“as alive as any animal”

Yesterday, the poem asked: What do I do with my body if it’s not a secret? Today, the poem says:

This soup is alive as any animal,

and the yeast and cream and rye
will sing inside you after eating
for a long time.

– from “Bread Soup: An Old Icelandic Recipe” by Bill Holm

Today, I am anxious to get off the computer. I want to be in the garden. I want to read about sourdough starter, about cool vs. warm rises, I want to bring my second attempt at san francisco sourdough bread back up to temperature (it rose in the fridge overnight) so that I can put it in the oven and get breakfast going. I want to learn about soil textures and compositions, learn how to tell what nutrients the soil’s abundant in based on what weeds are growing there. I want to learn about soil amendments and natural fertilizers. I want to figure out the best way to grow watermelons here in Oakland so that a certain young man isn’t disappointed again this growing season. I want to go to the local organic nursery and pick out native plants and organic varietals that will thrive during this coming thirsty summer. Then I want to go to an urban recycling center to find a big bucket to catch shower water (while the water’s heating up, say) to help water the garden.

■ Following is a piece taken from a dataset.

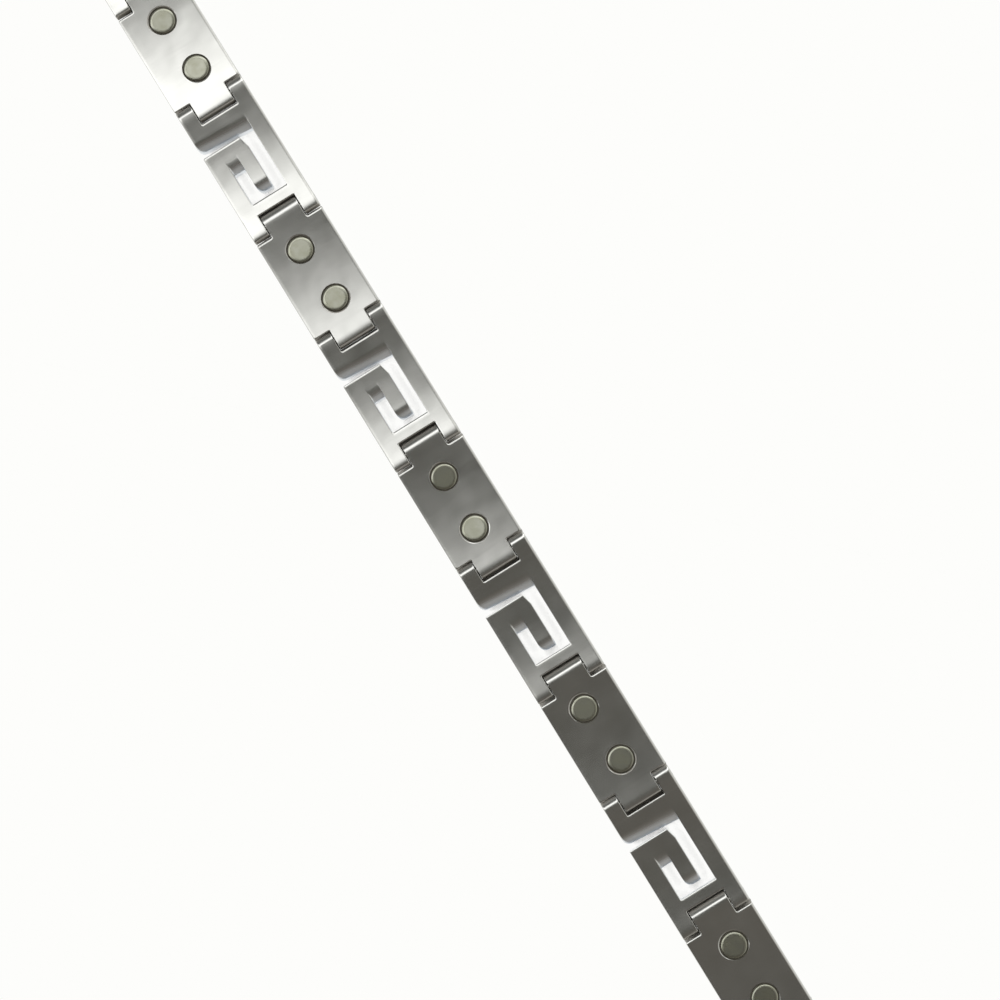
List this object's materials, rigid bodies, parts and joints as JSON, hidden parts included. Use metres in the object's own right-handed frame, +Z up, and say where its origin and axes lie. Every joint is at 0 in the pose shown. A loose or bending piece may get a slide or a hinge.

And a bird feeder. And a top for the bird bath.

There’s a lot I want to do these days that doesn’t involve sitting in front of the computer — or even a notebook. The work I want right now is a different sort of bodily work. It’s whole body work. Kneading, digging, bending, planting, pulling work. It’s listening to longer rhythms than the immediate insistence of twitter of facebook will ever allow. It’s thinking ahead: ok, if I want this bread for dinner, tomorrow, then I have to start it now. Or : Ok, if I want to plant this weekend, then I better spend these weekday afternoons weeding and preparing the beds– and that means spending time outside working in the sun rather than hunched here over this little computer.

That is to say, the thinking these days looks less like, What do I need to do to grow my business?, and more like, What can I do today to grow a life?

This is a fairly significant shift in my thinking, needless to say.

There’s a book I love that I discovered while I was a Hedgebrook a couple of years ago — World Enough and Time: On Creativity and Slowing Down, by Christian McEwen. (Sneak a peek up there at Amazon, and then buy a copy directly from the publisher here.) I’ve been thinking a lot about it lately (I’d flip through it again, but my copy has walked away from the Writing Ourselves Whole library — that happens sometimes) — McEwen describes how necessary it is for creative folks to slow down, feel our rhythms, be all the way in our lives. Through personal anecdotes and examples from hundreds of creative folks, McEwen makes the case for a slower — rather than fast and multitasky — creative life: she describes the artist’s need to wander (literally and figuratively), to have space for silence and dreams, to do one thing at a time, to have space for deep connection with others and room in our lives for alone time Not everyone will resonate with her arguments. I myself bought a copy of her book as soon as I returned from Hedgebrook and dipped into its pages whenever I needed to counter the voices in my head (not to mention all those business-coach types out there on the interwebs) clamoring at me to do more and go faster and do it all now now now now now.

So I am listening to that part of me that wants to do other work: the building a life work. And what I notice–as I give my attention to the people I love and the garden and tend to a puppy’s hurt foot and dig up oxalis out of the raised beds and make lists of plants I absolutely must get into the ground this year (so many more than will fit in this small yard, mind you)–is that I don’t have to force myself to write when I sit down to the notebook or this little computer: the words begin to percolate around the edges. They are fermenting in the deep and bready parts of me. They are finding their own slow rise back to into my fingers. They come again to be as alive as all these other animal parts of me. I feed the words in this slowing down, even as it looks, on the surface, like I am turning away from them. This is a good kind of creative parenting. This is making a life I can live in.